Yes, there have been times in my life when loneliness dug at me like a metal spoon scraping the bottom of an empty ice cream tub. I saw my classmates, teammates, and peers develop close relationships with people whom they could essentially treat like siblings. My own sister has been best friends with 3 people since middle school, one since kindergarten. I certainly have experienced deep friendship at times, yet have never truly shaken the feeling of being alone, isolated. 

There have also been moments when loneliness has made me feel special and distinct. When I was little, my parents worried that I wouldn’t recognize how smart I was. They feared I would fall into complacency with school work and sports and Girl Scouts and whatever else was on the docket, only to find myself in the throws of mediocrity. So they reminded me constantly of how smart and talented I was, compared to my classmates. They spoke about me being the best softball player on the team as if it were fact. I began to believe that my loneliness was a sign of greatness: if I were so much more talented, intelligent, and “better” than everyone around me, no wonder they didn’t understand me! I was too much for them. 

As I grew this constant distinguishing caused some deep harm. I became a perfectionist. Anytime I performed below expected on a test or in a game, my instinct was to find an excuse. My parents helped me assuage the feelings of failure. “You weren’t feeling well today,” “that was a fluke,” “its because she’s jealous of you, that’s why she graded you harder.” I found my middle school self drowning from feeling both extremely confident that I was smarter, more talented, more perfect, and terrified that I would mess up and someone else would experience the glory of getting the highest grade on a history test. And I was lonely. So unbelievably lonely. 

I used to dream that one of the most popular boys in our class would talk to me. It wasn’t a particularly sensual fantasy- in fact, what I wanted most was to be welcomed in to his friend group by association. I imagined myself standing next to him, listening to one of his friends tell a joke, and laughing, really laughing. That fantasy has never completely left my consciousness. In my quest to constantly prove my parents’ opinions of me (and my own) as a unique, brilliant young person, I found deep down a desire to simply be the same as everyone else. 

I believe everyone experiences some form of loneliness throughout our lives. The popular movie motif of the “nerd” sitting by themselves eating lunch in the bathroom feels relatable to most of us in one way or another. And yet, I believe loneliness differs from feeling “alone.”
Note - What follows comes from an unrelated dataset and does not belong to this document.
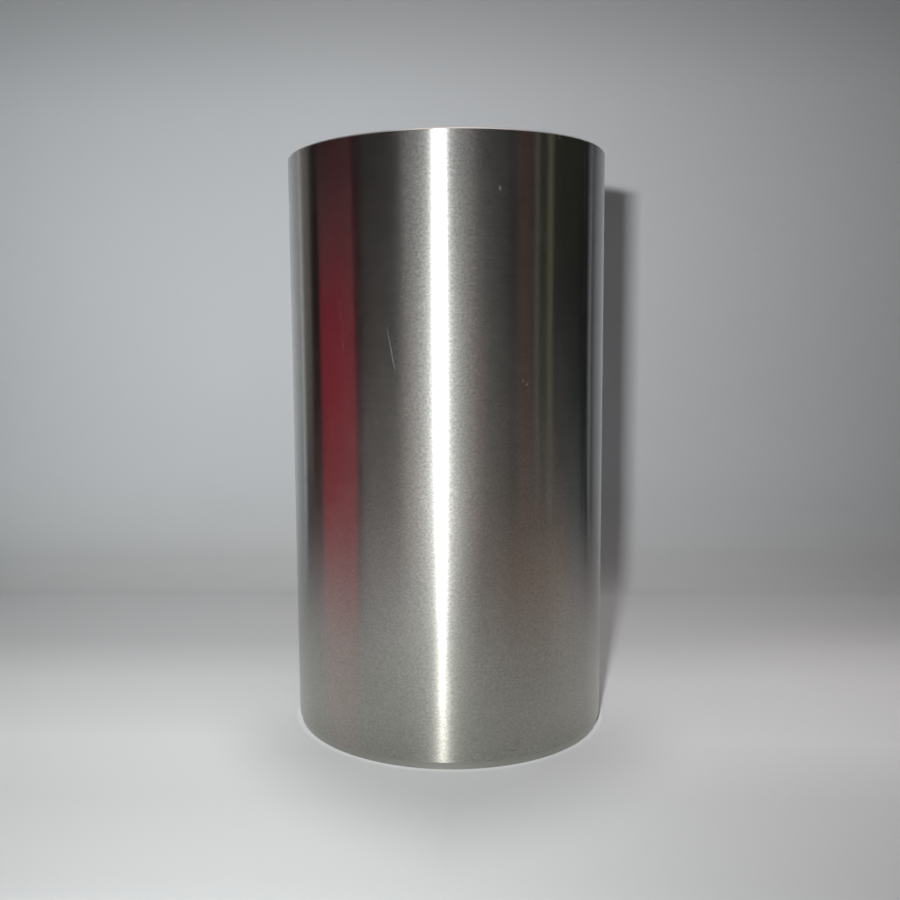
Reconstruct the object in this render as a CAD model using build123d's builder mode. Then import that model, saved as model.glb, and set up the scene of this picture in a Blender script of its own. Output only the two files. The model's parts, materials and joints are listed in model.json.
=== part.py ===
"""Dry cylinder liner: a plain cast iron sleeve, without a flange, that presses into an engine block.

Millimetres. The liner stands on its foot: +Z runs up the bore, the origin is at the centre of the
foot's flat land, and the top of the liner is the end that meets the cylinder head.
"""

import os
from math import radians, tan

from build123d import *

# ---- driving dimensions -------------------------------------------------------------------------
length = 193.0  # from the foot's land to the top land
bore_diameter = 102.0  # honed running surface for the piston
wall = 2.5  # between the bore and the ground outside

foot_lead_length = 2.5  # outside of the foot: taper that starts the liner into the block
foot_lead_angle = 15.0  # from the axis, in degrees
foot_bore_length = 2.0  # inside of the foot: taper that clears the piston skirt
foot_bore_angle = 15.0  # from the axis, in degrees

top_bore_length = 1.0  # inside of the top: taper that gathers the piston rings
top_bore_angle = 30.0  # from the axis, in degrees
top_edge_break = 0.5  # outside of the top: small 45 degree edge break

# ---- sizes that follow --------------------------------------------------------------------------
bore_radius = bore_diameter / 2
outer_radius = bore_radius + wall

foot_lead_depth = foot_lead_length * tan(radians(foot_lead_angle))
foot_bore_depth = foot_bore_length * tan(radians(foot_bore_angle))
top_bore_depth = top_bore_length * tan(radians(top_bore_angle))

# ---- liner: the wall's section turned about the bore axis -----------------------------------------
with BuildPart() as cylinder_liner:
    with BuildSketch(Plane.XZ):
        with BuildLine():
            # Foot land, from the bore taper out to the lead taper.
            foot_land = Line(
                (bore_radius + foot_bore_depth, 0),
                (outer_radius - foot_lead_depth, 0),
            )
            foot_lead = Line(foot_land @ 1, (outer_radius, foot_lead_length))
            ground_wall = Line(foot_lead @ 1, (outer_radius, length - top_edge_break))
            top_break = Line(ground_wall @ 1, (outer_radius - top_edge_break, length))
            # Top land, from the edge break in to the ring taper.
            top_land = Line(top_break @ 1, (bore_radius + top_bore_depth, length))
            top_taper = Line(top_land @ 1, (bore_radius, length - top_bore_length))
            honed_wall = Line(top_taper @ 1, (bore_radius, foot_bore_length))
            Line(honed_wall @ 1, foot_land @ 0)
        make_face()
    revolve(axis=Axis.Z)

cylinder_liner.part.label = "cylinder_liner"

# ---- files ----------------------------------------------------------------------------------------
os.makedirs("parts", exist_ok=True)
export_step(cylinder_liner.part, "parts/cylinder_liner.step")
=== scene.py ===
"""Dresses a dry cylinder liner: a ground cast iron sleeve with a honed bore, stood on pale paper.

Everything is in metres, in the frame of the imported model: +Z runs up the bore from the centre of
the foot, and the liner is seen from -Y. Angles round the liner are counted from -Y towards +X.
"""

import json
import logging
import math
from dataclasses import dataclass, replace
from enum import Enum, IntEnum

import bmesh
import bpy
from mathutils import Matrix, Vector


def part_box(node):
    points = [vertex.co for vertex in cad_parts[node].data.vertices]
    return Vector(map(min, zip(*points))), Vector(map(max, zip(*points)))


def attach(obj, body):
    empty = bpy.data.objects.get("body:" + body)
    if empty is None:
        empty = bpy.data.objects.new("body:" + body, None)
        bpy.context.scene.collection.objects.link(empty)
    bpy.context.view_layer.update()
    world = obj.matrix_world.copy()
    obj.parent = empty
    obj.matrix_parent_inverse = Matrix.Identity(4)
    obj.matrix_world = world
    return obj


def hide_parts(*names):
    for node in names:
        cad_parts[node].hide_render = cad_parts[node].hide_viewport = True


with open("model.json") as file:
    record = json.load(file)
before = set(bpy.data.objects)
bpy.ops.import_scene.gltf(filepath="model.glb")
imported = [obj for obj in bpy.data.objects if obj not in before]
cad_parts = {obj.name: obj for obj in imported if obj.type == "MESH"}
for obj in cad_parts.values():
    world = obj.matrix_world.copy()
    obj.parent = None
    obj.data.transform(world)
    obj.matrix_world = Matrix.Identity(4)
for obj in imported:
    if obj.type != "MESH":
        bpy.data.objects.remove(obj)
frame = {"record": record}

log = logging.getLogger("liner")

MM = 0.001
NODE = "cylinder_liner"
PICTURE_SIDE = 900  # pixels along each side of the picture
RIGHT_ANGLE = 90.0
MIDDLE = 0.5  # the level that noise swings about

Colour = tuple[float, float, float]
Pair = tuple[float, float]
Point = tuple[float, float, float]

WHITE: Colour = (1.0, 1.0, 1.0)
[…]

We combat loneliness by connecting with other people. We join clubs, play on sports teams, go to church or temple or the YMCA. We join a community. Feeling alone, even among members of a community, is not so easily shaken. The “aloneness”, I believe, stems from a fear or uncertainty about one’s purpose, namely, that perhaps there isn’t one. 

Have you ever felt as thought the more accomplishments you add to your resume, the more limited you are in your ability to find purpose? That sounds and is coming from a very privileged position, one I feel the need to honestly assert. Feeling alone has driven me toward the work I do now, supporting students in their quest to find community and to state their purpose in this world (hopefully combining their skills and interests). If I’m honest, I myself have not yet fully realized my own purpose. Feeling alone in the world may posit a real challenge, but the benefit is the motivation it sustains in me to keep working. I may not demonstrate my appreciation for every person I meet that teaches me something extremely well (and given the right mindset, this can be every person), but I do appreciate them inside. I cherish connection because it does help me feel the slightest bit less lonely and for a moment, not completely alone in the world.

I know many of us feel alone, and it can be near impossible to discuss, given our circumstances. It is my hope that the quest to end loneliness by seeking out community also moves us toward recognizing how not to be alone, or at least, that being alone does not have to freeze us.